Civil servant praises power of climate resilience

A public servant has spoken of the benefits completing a recent course in adapting to the realities of a changing climate will bring to her job as part of Samoa's wider efforts to become climate change resilient.

Twenty-three-year-old Rosa Via Faaopoopo, who currently works for the Ministry of Agriculture and Fisheries, is one of four Ministry staff who successfully completed the Certificate 4 in Resilience course which was funded by the United States Agency for International Development (U.S.A.I.D.) through the U.S. Embassy in partnership with the University of the South Pacific’s Pacific T.A.F.E. (Technical and Further Education) institution. 

She said the course is important as it is on climate change which is not only affecting Samoa but other Pacific nations as well as the world.

“So as one of the graduates of this course I can tell that this is one of the most important parts of the studied opportunity in Samoa, especially at this time in many issues that involve climate change, not only us in the Pacific Island countries and around the globe," she said.

Ms Faaopoopo said the course had four components which they studied over a five-month period to strengthen their technical skills in designing and implementing disaster resilience projects. 

“The course is just a little bit harder, but we always tried our very best to finish it because of great value in assisting the development of Samoa, and in particular the ability for us to respond to severe climate change in any affected area, especially in large areas that are likely to affect the economy of Samoa such as agricultural sector, environment sector, infrastructure development sector and so forth."

As part of the course requirements undertaken by the four M.A.F. staff, they had to find new ways and methods by which to respond to any group affected by natural disasters that could occur in any area, especially in the different workplaces.

"It is in these areas where this course is important that we gain a wealth of skills and knowledge that will enable us to be leaders in responding to climate change issues,” said Ms Faaopoopo.

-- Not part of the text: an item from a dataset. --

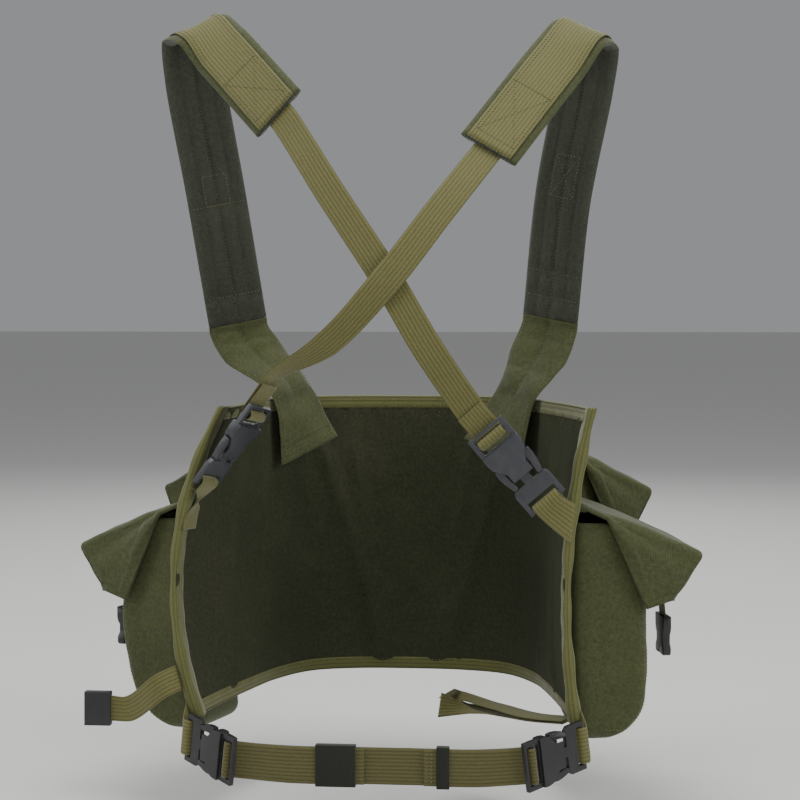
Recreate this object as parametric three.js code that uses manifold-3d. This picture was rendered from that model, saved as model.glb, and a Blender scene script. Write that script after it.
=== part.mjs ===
// Load-carrying chest harness: a U-shaped chest panel with pouches, two padded shoulder straps that cross at
// the back, and a waist belt. Millimetres, +Z up. The wearer faces +Y, so the open back is towards -Y.
// The origin is the middle point between the two shoulder pads' tops, where the harness hangs on the wearer.
import * as THREE from "three";
import { mergeVertices } from "three/addons/utils/BufferGeometryUtils.js";
import Module from "manifold-3d";

const wasm = await Module();
wasm.setup();

// Driving dimensions
const PANEL_TOP = -388; // height of the panel's top edge below the shoulders
const PANEL_HEIGHT = 300;
const PANEL_THICK = 4;
const REAR_HALF = 190; // half the width between the two rear edges
const REAR_Y = -125; // the rear edges
const FRONT_Y = 131; // the panel's front, at its middle
const TAPE_THICK = 1.2;
const TAPE_WIDE = 12;
const GAP = 0.3; // clearance between pieces that lie on each other
const PAD_WIDE = 64;
const PAD_THICK = 9;
const PAD_WEB_WIDE = 50;
const WEB_THICK = 1.6;
const TAIL_WIDE = 30; // shoulder webbing
const BELT_WIDE = 35; // waist webbing
const STRAP_THICK = 4; // lower shoulder straps
const POUCH_WALL = 2.4;

const PANEL_BOTTOM = PANEL_TOP - PANEL_HEIGHT;
const vec = (x, y, z) => new THREE.Vector3(x, y, z);
const UP = vec(0, 0, 1);

const root = new THREE.Group();

const CLOTH = { color: 0x4b4a31, roughness: 0.9 };
const WEBBING = { color: 0x4d4a2e, roughness: 0.85 };
const LINING = { color: 0x34362f, roughness: 0.9 };
const ELASTIC = { color: 0x1c1d18, roughness: 0.9 };
const NYLON = { color: 0x26272a, roughness: 0.45 };

function add(name, geometry, look) {
  const mesh = new THREE.Mesh(geometry, new THREE.MeshStandardMaterial(look));
  mesh.name = name;
  root.add(mesh);
}

// three.js geometry to a manifold-3d solid
function toSolid(geometry) {
  const plain = geometry.clone();
  plain.deleteAttribute("normal");
  plain.deleteAttribute("uv");
  const merged = mergeVertices(plain, 1e-3);
  const mesh = new wasm.Mesh({
    numProp: 3,
    vertProperties: merged.attributes.position.array,
    triVerts: new Uint32Array(merged.index.array),
  });
  return new wasm.Manifold(mesh);
}

// manifold-3d solid to three.js geometry
function toGeometry(solid) {
  const mesh = solid.getMesh();
  const count = mesh.vertProperties.length / mesh.numProp;
  const position = new Float32Array(count * 3);
  for (let i = 0; i < count; i++) {
    const start = i * mesh.numProp;
    position.set(mesh.vertProperties.subarray(start, start + 3), i * 3);
  }
  const geometry = new THREE.BufferGeometry();
  geometry.setAttribute("position", new THREE.BufferAttribute(position, 3));
  geometry.setIndex(new THREE.BufferAttribute(mesh.triVerts, 1));
  geometry.computeVertexNormals();
  return geometry;
}

// Values from first to last with every whole multiple of step between them
function stations(first, last, step) {
  const values = [first];
  for (let k = Math.floor(first / step) + 1; k * step < last - step / 20; k++) {
    if (k * step > first + step / 20) values.push(k * step);
  }
  values.push(last);
  return values;
}

const evenly = (count) => Array.from({ length: count + 1 }, (_, i) => i / count);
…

“A wide range of major topics has been studied, including the different types of natural hazards and the major impacts they have, as well as the potential economic impacts."

Ms Faaopoopo described her and her colleagues’ completion of the course as an “important milestone” as it means that through their upskilling they will continue to serve the country in an age of natural disasters and climate change. 

"So this is a very important milestone that has enabled us to achieve this kind of course so that we do keep trying and want to continue to serve our beautiful Samoa,” she said.

“Because, in fact, we all know that this is one of the most popular important issues discussed in every country of the world and especially us in the Pacific Island countries, that we are constantly exploring a wide range of ways to respond to natural disasters and climate change impacts. 

“And this is a great opportunity to voice many many thanks to the U.S.A.I.D. Ready Projects in partnership with the U.S.P. for these privileged opportunities we had to be educated and learn more in these various courses, which is so helpful for the development of Samoa.

“In other ways the fact that the things God has made cannot be changed by man but through our studies, our findings, our methodologies and our human understanding, the lord will always help us to save our country."

Ms Faaopoopo’s other M.A.F. colleagues who successfully completed the course include Esmay Tanielu, Bernadette Tuiletufuga and Tilomai Wong. 

Their official U.S.P. certificates will be awarded at a future U.S.P. graduation.